Allow at least half a day for the fort alone, a full day if you intend to visit the havelis in the lower town as well. The fort rewards slow movement. Its lanes were built for walking, and the discoveries that matter — a carved bracket, a doorway leading to an unexpected terrace, the sound of a prayer bell from somewhere inside the Jain complex — arrive only when you stop trying to see everything efficiently.
The golden hour from the fort's western ramparts, overlooking the Thar, is not something to rush toward and photograph. It's something to sit inside. The desert holds the last light longer than you expect.

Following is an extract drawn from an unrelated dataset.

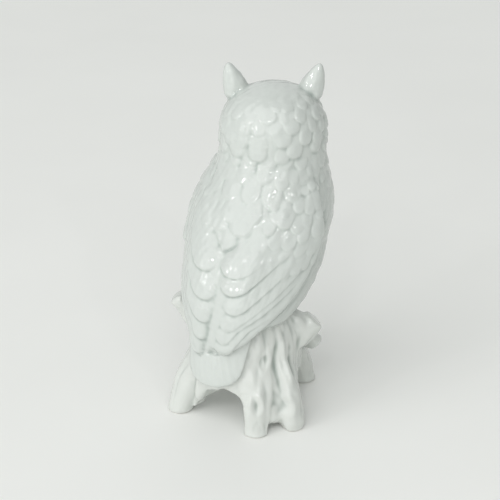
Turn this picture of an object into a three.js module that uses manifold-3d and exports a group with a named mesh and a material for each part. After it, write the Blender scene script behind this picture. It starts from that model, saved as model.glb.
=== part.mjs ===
// Glazed porcelain owl perched on a tree stump: a slip-cast figurine, made as separate castings that are
// luted together with slip and glazed. Millimetres, +Z up. The breast faces -Y, so the owl's left is +X.
// The origin is on the ground, under the middle of the figurine's outline.
import * as THREE from 'three';
import { LoftGeometry } from 'three/addons/geometries/LoftGeometry.js';
import { mergeVertices } from 'three/addons/utils/BufferGeometryUtils.js';
import Module from 'manifold-3d';

const wasm = await Module();
wasm.setup();
const { Manifold, Mesh: SolidMesh } = wasm;

// ---------- driving dimensions ----------
const WALL = 3.5; // thickness of the cast shell
const GAP = 0.35; // clearance left at a luting seam
const SEAT_Z = 60; // top of the stump, where the owl's body is luted on
const NECK_Z = 139; // seam between body and head
const HEAD_CENTRE = new THREE.Vector3(0, -30, 152);
const HEAD_TURN = THREE.MathUtils.degToRad(28); // the owl looks to its left
const FOOT_X = 9; // distance of each foot from the middle
const AROUND = 40; // faces around a large casting

// ---------- helpers ----------

// Smooth curve of several values against height: rows of [z, value, value, ...].
function profile(rows) {
  const heights = rows.map((row) => row[0]);
  const values = rows.flatMap((row) => row.slice(1));
  const curve = new THREE.CubicInterpolant(heights, values, rows[0].length - 1);
  return (z) => Array.from(curve.evaluate(z));
}

// A closed geometry as a manifold-3d solid.
function solidOf(geometry) {
  const bare = new THREE.BufferGeometry()
    .setAttribute('position', geometry.getAttribute('position'))
    .setIndex(geometry.getIndex());
  const merged = mergeVertices(bare, 1e-4);
  return new Manifold(new SolidMesh({
    numProp: 3,
    vertProperties: merged.attributes.position.array,
    triVerts: new Uint32Array(merged.index.array),
  }));
}

const middleOf = (points) => points
  .reduce((sum, point) => sum.add(point), new THREE.Vector3())
  .divideScalar(points.length);

// True when a ring of points turns anticlockwise about a direction.
function turnsAbout(points, direction) {
  const centre = middleOf(points);
  const spokes = points.map((point) => point.clone().sub(centre));
  const area = spokes.reduce(
    (sum, spoke, i) => sum.add(spoke.clone().cross(spokes[(i + 1) % spokes.length])),
    new THREE.Vector3(),
  );
  return area.dot(direction) > 0;
}

// A solid skinned through rings of points and closed at both ends, whichever way the rings turn.
function loft(sections) {
  const onward = middleOf(sections[1]).sub(middleOf(sections[0]));
  const facingOut = turnsAbout(sections[0], onward);
  const rings = facingOut ? sections : sections.map((points) => [...points].reverse());
  return solidOf(new LoftGeometry(rings, { capStart: true, capEnd: true }));
}

// One ring of points: place(angle) for angles around the full turn.
const ring = (count, place) => Array.from({ length: count }, (_, i) => place((i / count) * 2 * Math.PI));

// Evenly spaced numbers from a to b, both included.
const steps = (a, b, count) => Array.from({ length: count + 1 }, (_, i) => a + ((b - a) * i) / count);

const sphere = (radius, sides) => new THREE.SphereGeometry(radius, sides, Math.round(sides * 0.6));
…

Jaisalmer Fort belongs to a rare category of places that function simultaneously as monument, neighborhood, and argument. The argument is about resilience — about what a small desert kingdom could build with trade revenue and sandstone and the conviction that permanence matters. Eight and a half centuries after Rawal Jaisal chose his hill, the fort still holds a living population, still absorbs the heat and cold of the Thar's extreme seasons, still glows that same impossible amber at dusk. Its survival is not guaranteed; water damage, overtourism, and deferred maintenance threaten its structural integrity in ways that aren't always visible to visitors. But for now, it stands — not as a relic of something lost, but as ongoing proof that the desert, given enough ambition and enough carved stone, can produce something the flatlands never forget.